Task to complete: Exactly the lines from the one that contains "head_shell();" to the one that contains "zip(*points))), Vector(map(max, zip(*points)))", both lines included, should be copied, and no others.

Dataset excerpt:
================

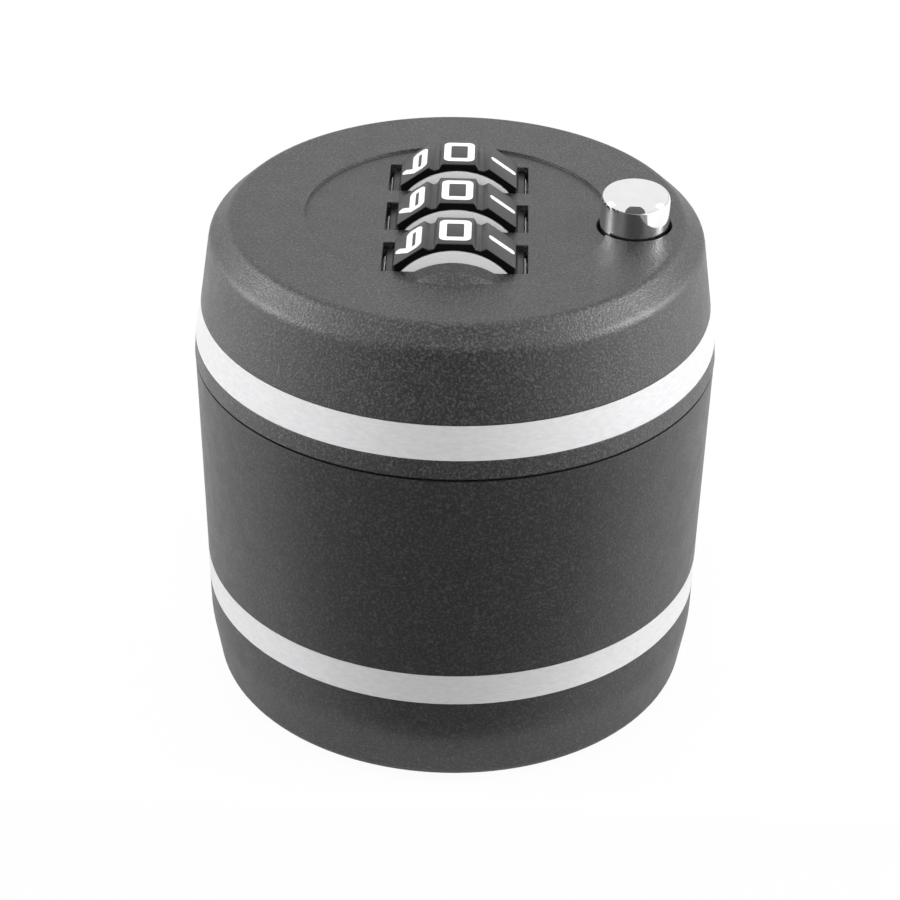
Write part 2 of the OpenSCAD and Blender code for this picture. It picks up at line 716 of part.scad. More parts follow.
// Rivet that holds the leaf pawl on its bracket
module pawl_rivet() {
    color(brass) at_angle(pawl_angle) translate([pawl_in + pawl_w / 2, rivet_y, bracket_z + pawl_t]) {
        cylinder(r = rivet_head_r, h = rivet_head_t, $fn = 32);
        translate([0, 0, -2]) cylinder(r = rivet_r, h = 2 + eps, $fn = 24);
    }
}

// Tube round the bottle's neck, with its top flange, jaw windows, pin boss and pawl bracket
module neck_core() {
    color([0.22, 0.22, 0.24]) difference() {
        union() {
            translate([0, 0, core_z]) cylinder(r = core_r, h = flange_z - core_z + eps);
            translate([0, 0, flange_z]) cylinder(r = chassis_r, h = flange_t);
            ring(core_r + 1, neck_r, guide_z + guide_t + seat_gap, guide_z + guide_t + 1.2);
            for (i = [0:2]) at_angle(60 + 120 * i) translate([neck_r + 0.2, -key_w / 2, guide_z - 3])
                cube([core_wall + key_h - 0.2, key_w, guide_t + 4]);
            translate([button_x, button_y, flange_z - pin_boss_h])
                cylinder(r = pin_boss_r, h = pin_boss_h + 1, $fn = 48);
            pawl_bracket();
        }
        translate([0, 0, core_z - 1]) cylinder(r = neck_r, h = cushion_z - core_z + 1 + eps);
        translate([0, 0, cushion_z]) cylinder(r = cushion_r + seat_gap, h = cushion_t);
        translate([0, 0, core_z - 1]) cylinder(r = thread_r, h = thread_h + 1);
        for (i = [0:2]) at_angle(120 * i) translate([neck_r - 2, -jaw_w / 2 - window_gap, jaw_z - window_gap])
            cube([core_wall + 3, jaw_w + 2 * window_gap, jaw_h + 2 * window_gap]);
        translate([button_x, button_y, flange_z - 3]) cylinder(r = pin_r + run_gap, h = 8, $fn = 48);
        translate([button_x, button_y, floor_z - 0.8]) cylinder(r = pin_head_r + 0.2, h = 2, $fn = 48);
        for (a = chassis_screw_angles) at_angle(a) translate([screw_ring_r, 0, flange_z - 1])
            cylinder(r = screw_head_r + 0.5, h = 5, $fn = 32);
        for (a = core_screw_angles) at_angle(a) translate([screw_ring_r, 0, flange_z - 1])
            cylinder(r = screw_hole_r, h = 5, $fn = 24);
    }
}

// Gusseted bracket on the tube's side that carries the leaf pawl
module pawl_bracket() {
    side = pawl_out - 0.5;
    inside = (neck_r + core_r) / 2;
    at_angle(pawl_angle) difference() {
        translate([0, pawl_bend_y - 0.2, bracket_z]) rotate([90, 0, 0])
            linear_extrude(pawl_bend_y - pawl_root_y - 0.4)
                polygon([[inside, 0], [side, 0], [side, -bracket_t],
                    [core_r, -bracket_h], [inside, -bracket_h]]);
        translate([pawl_in + pawl_w / 2, rivet_y, bracket_z - 2 + pawl_t])
            cylinder(r = rivet_r, h = 3, $fn = 24);
    }
}

// Soft disc that the bottle's lip stops against, snapped by its sloped edge into a groove at the bore's end
module neck_cushion() {
    color(rubber) rotate_extrude() polygon([[cushion_hole_r, cushion_z], [cushion_face_r, cushion_z],
        [cushion_r, cushion_z + cushion_slope], [cushion_r, flange_z], [cushion_hole_r, flange_z]]);
}

// Keyed ring with the three channels that the jaws slide in
module jaw_guide() {
    channel = jaw_w / 2 + window_gap;
    color([0.42, 0.43, 0.45]) difference() {
        union() {
            ring(guide_r, core_r + seat_gap, guide_z, guide_z + guide_t);
            intersection() {
                ring(guide_r, core_r + seat_gap, cam_z + cam_t + slide_gap, guide_z + eps);
                for (i = [0:2]) at_angle(120 * i) for (s = [-1, 1])
                    translate([core_r - 1, s * (channel + rib_t / 2) - rib_t / 2, jaw_z])
                        cube([guide_r, rib_t, jaw_h + 1]);
            }
        }
        for (i = [0:2]) at_angle(60 + 120 * i) translate([core_r - 1, -key_w / 2 - 0.1, guide_z - 1])
            cube([key_h + 1.1, key_w + 0.2, guide_t + 2]);
    }
}

// Ring screwed into the mouth of the tube, which keeps the sleeve on
module mouth_ring() {
    color(steel) difference() {
        union() {
            rotate_extrude() polygon([[neck_r, mouth_z + mouth_bevel], [neck_r + mouth_bevel, mouth_z],
                [mouth_flange_r - 0.4, mouth_z], [mouth_flange_r, mouth_z + 0.4], [mouth_flange_r, core_z],
                [neck_r, core_z]]);
            ring(thread_r - seat_gap, neck_r, core_z - eps, core_z + thread_h - 0.2);
        }
        for (a = [0:60:300]) at_angle(a) translate([mouth_flange_r - 2 * spanner_r, 0, mouth_z - eps])
            cylinder(r = spanner_r, h = spanner_depth, $fn = 24);
    }
}

// A pan head screw that points up from its head's underside
module screw(length) {
    translate([0, 0, -screw_head_t]) cylinder(r = screw_head_r, h = screw_head_t, $fn = 32);
    translate([0, 0, -eps]) cylinder(r = screw_r, h = length, $fn = 24);
}

// Screws that hold the chassis up in the head
module chassis_screws() {
    color(steel) for (a = chassis_screw_angles) at_angle(a) translate([screw_ring_r, 0, floor_z])
        screw(chassis_screw_l);
}

// Screws that hold the neck tube up under the chassis
module core_screws() {
    color(steel) for (a = core_screw_angles) at_angle(a) translate([screw_ring_r, 0, flange_z])
        screw(core_screw_l);
}

// Turning outer shell
module sleeve_shell() {
    color(black) difference() {
        rotate_extrude() polygon(concat(
            [[mouth_flange_r + slide_gap, 0]], sleeve_outline,
            [[bore_high_r, sleeve_h], [bore_high_r, bore_step_z], [bore_low_r, bore_step_z],
                [bore_low_r, cam_z], [ledge_r, cam_z], [ledge_r, ledge_z],
                [mouth_flange_r + slide_gap, ledge_z]]));
        band_groove(low_band_z, low_band_r, low_top_r);
        for (i = [0:2]) at_angle(60 + 120 * i) {
            lug_groove(bore_low_r, cam_z - lug_gap, bore_step_z + 1);
            lug_groove(bore_high_r, bore_step_z - lug_gap, sleeve_h + 1);
        }
    }
}

// Groove in a bore of the sleeve for the lugs of what turns with it
module lug_groove(bore, z0, z1) {
    translate([bore - 0.3, -lug_w / 2 - lug_gap, z0])
        cube([0.3 + lug_rise + lug_gap, lug_w + 2 * lug_gap, z1 - z0]);
}

// Lug on a ring of radius r that keys it to the sleeve
module lug(r, bore, z0, h) {
    translate([r - 1, -lug_w / 2, z0]) cube([bore + lug_rise - r + 1, lug_w, h]);
}

// Bright band round the sleeve
module lower_band() {
    color(band_silver) band(low_band_z, low_band_r, low_top_r);
}

// Centre line of a cam slot: the radius falls evenly as the slot turns back
function cam_point(a, off) =
    let (r = cam_rest_r - jaw_travel * a / jaw_turn + off) r * [cos(-a), sin(-a)];

// Plate with three spiral slots that draw the jaw pins in as the sleeve turns
module cam_plate() {
    steps = 26;
    color(steel) difference() {
        union() {
            ring(cam_out_r, cam_in_r, cam_z, cam_z + cam_t);
            for (i = [0:2]) at_angle(60 + 120 * i) lug(cam_out_r, bore_low_r, cam_z, cam_t);
        }
        for (i = [0:2]) at_angle(120 * i) translate([0, 0, cam_z - 1]) {
            linear_extrude(cam_t + 2) polygon(concat(
                [for (j = [0:steps]) cam_point(jaw_turn * j / steps, cam_slot_r)],
                [for (j = [steps:-1:0]) cam_point(jaw_turn * j / steps, -cam_slot_r)]));
            for (a = [0, jaw_turn]) translate(cam_point(a, 0))
                cylinder(r = cam_slot_r, h = cam_t + 2, $fn = 48);
        }
    }
}

// Crown ratchet: each gap rises along a ramp and ends in an upright face, square to the pawl
module ratchet_ring() {
    color(steel) difference() {
        union() {
            ring(ratchet_out_r, ratchet_in_r, bore_step_z, ratchet_top);
            for (i = [0:2]) at_angle(60 + 120 * i) lug(ratchet_out_r, bore_high_r, bore_step_z, ratchet_t);
        }
        for (i = [0:ratchet_teeth - 1]) at_angle(pawl_angle + i * tooth_step)
            translate([ratchet_in_r - 1, pawl_tip_y + pawl_gap, bore_step_z]) rotate([90, 0, 90])
                linear_extrude(tooth_out_r - ratchet_in_r + 1)
                    polygon([[-tooth_run, 0], [0, tooth_h], [0, -1], [-tooth_run, -1]]);
    }
}

// Jaw i, with its cam pin and the bed for its pad
module jaw(i) {
    color(steel) at_angle(120 * (i - 1)) {
        difference() {
            translate([jaw_face_r - 2, -jaw_w / 2, jaw_z]) cube([jaw_out_r - jaw_face_r + 2, jaw_w, jaw_h]);
            translate([jaw_travel, 0, jaw_z - 1]) cylinder(r = grip_r + pad_t, h = jaw_h + 2);
            translate([jaw_out_r - jaw_pocket, jaw_side - jaw_w / 2, jaw_z + jaw_floor])
                cube([jaw_pocket + 1, jaw_w - 2 * jaw_side, jaw_h - jaw_floor - jaw_roof]);
        }
        translate([cam_rest_r, 0, cam_z + 0.3]) cylinder(r = cam_pin_r, h = jaw_z - cam_z, $fn = 48);
    }
}

// Ribbed rubber pad of jaw i
module jaw_pad(i) {
    rib_pitch = (jaw_h - 1) / pad_ribs;
    color(rubber) at_angle(120 * (i - 1)) difference() {
        intersection() {
            translate([pad_face_r - 2, -jaw_w / 2, jaw_z]) cube([8, jaw_w, jaw_h]);
            translate([jaw_travel, 0, jaw_z - 1]) cylinder(r = grip_r + pad_t, h = jaw_h + 2);
        }
        translate([jaw_travel, 0, jaw_z - 1]) cylinder(r = grip_r, h = jaw_h + 2);
        for (j = [1:pad_ribs]) translate([jaw_travel, 0, jaw_z + (j - 0.5) * rib_pitch])
            cylinder(r = grip_r + pad_rib_depth, h = pad_rib_gap);
    }
}

head_shell();
upper_band();
lock_chassis();
dial_axle();
dial_ring(1);  // dial_ring_1
dial_ring(2);  // dial_ring_2
dial_ring(3);  // dial_ring_3
dial_hub(1);  // dial_hub_1
dial_hub(2);  // dial_hub_2
dial_hub(3);  // dial_hub_3
detent_spring();
code_comb();
comb_spring();
button_cap();
button_plunger();
button_spring();
release_pin();
leaf_pawl();
pawl_rivet();
neck_core();
neck_cushion();
jaw_guide();
mouth_ring();
chassis_screws();
core_screws();
sleeve_shell();
lower_band();
cam_plate();
ratchet_ring();
jaw(1);  // jaw_1
jaw(2);  // jaw_2
jaw(3);  // jaw_3
jaw_pad(1);  // jaw_pad_1
jaw_pad(2);  // jaw_pad_2
jaw_pad(3);  // jaw_pad_3
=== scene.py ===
"""Looks of a combination lock for the neck of a bottle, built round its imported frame.

The cover, the sleeve, the bands and the inner works keep the frame's own meshes and get their finishes
here. The number rings, their numerals, the button's cap and spring and the rubber pieces are modelled anew
in their places.
Lengths are in metres. The origin is the centre of the foot, Z is up and the front faces -Y.
"""
import logging
import math
from contextlib import contextmanager
from dataclasses import dataclass, field
from enum import Enum
from typing import Callable, Iterator, Sequence

import bmesh
import bpy
from mathutils import Matrix, Vector


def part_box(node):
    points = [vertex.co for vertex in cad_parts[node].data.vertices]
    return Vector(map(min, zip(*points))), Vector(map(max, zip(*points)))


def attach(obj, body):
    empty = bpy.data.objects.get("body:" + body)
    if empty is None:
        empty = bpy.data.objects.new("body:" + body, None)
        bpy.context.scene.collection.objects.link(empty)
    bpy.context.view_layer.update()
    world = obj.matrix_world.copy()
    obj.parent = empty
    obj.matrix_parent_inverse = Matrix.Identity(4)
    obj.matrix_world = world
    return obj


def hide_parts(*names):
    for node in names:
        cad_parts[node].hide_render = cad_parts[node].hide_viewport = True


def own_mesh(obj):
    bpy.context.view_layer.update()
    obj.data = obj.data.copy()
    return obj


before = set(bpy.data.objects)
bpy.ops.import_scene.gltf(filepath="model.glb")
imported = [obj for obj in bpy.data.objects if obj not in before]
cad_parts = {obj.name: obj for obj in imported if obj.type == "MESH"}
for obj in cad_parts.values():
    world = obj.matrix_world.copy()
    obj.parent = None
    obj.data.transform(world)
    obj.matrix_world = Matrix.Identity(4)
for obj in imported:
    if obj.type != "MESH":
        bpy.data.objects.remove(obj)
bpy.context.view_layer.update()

MM = 0.001
WHITE = (1.0, 1.0, 1.0, 1.0)
# A direction counts as along an axis, or a face as facing it, from this component on.
ALONG = 0.9
# Points of a frame mesh that are nearer to each other than this are one.
WELD = 0.002 * MM
# Faces of a frame mesh that meet at less than this are one flat face.
FLAT = math.radians(2)
LOG = logging.getLogger("bottle_lock")

Colour = tuple[float, float, float]
Place = tuple[float, float, float]
Pair = tuple[float, float]
Test = Callable[[Vector, Vector], bool]


def rgba(colour: Colour) -> tuple[float, float, float, float]:
    """Gives a colour its full alpha."""
    return (*colour, 1.0)


def dimmed(colour: Colour, share: float) -> Colour:
    """Gives a darker tone of a colour.

    Args:
        colour: The colour.
        share: How much of it is left.

    Returns:
        The darker colour.
    """
    return tuple(share * part for part in colour)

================

Exercise output:
head_shell();
upper_band();
lock_chassis();
dial_axle();
dial_ring(1);  // dial_ring_1
dial_ring(2);  // dial_ring_2
dial_ring(3);  // dial_ring_3
dial_hub(1);  // dial_hub_1
dial_hub(2);  // dial_hub_2
dial_hub(3);  // dial_hub_3
detent_spring();
code_comb();
comb_spring();
button_cap();
button_plunger();
button_spring();
release_pin();
leaf_pawl();
pawl_rivet();
neck_core();
neck_cushion();
jaw_guide();
mouth_ring();
chassis_screws();
core_screws();
sleeve_shell();
lower_band();
cam_plate();
ratchet_ring();
jaw(1);  // jaw_1
jaw(2);  // jaw_2
jaw(3);  // jaw_3
jaw_pad(1);  // jaw_pad_1
jaw_pad(2);  // jaw_pad_2
jaw_pad(3);  // jaw_pad_3
=== scene.py ===
"""Looks of a combination lock for the neck of a bottle, built round its imported frame.

The cover, the sleeve, the bands and the inner works keep the frame's own meshes and get their finishes
here. The number rings, their numerals, the button's cap and spring and the rubber pieces are modelled anew
in their places.
Lengths are in metres. The origin is the centre of the foot, Z is up and the front faces -Y.
"""
import logging
import math
from contextlib import contextmanager
from dataclasses import dataclass, field
from enum import Enum
from typing import Callable, Iterator, Sequence

import bmesh
import bpy
from mathutils import Matrix, Vector


def part_box(node):
    points = [vertex.co for vertex in cad_parts[node].data.vertices]
    return Vector(map(min, zip(*points))), Vector(map(max, zip(*points)))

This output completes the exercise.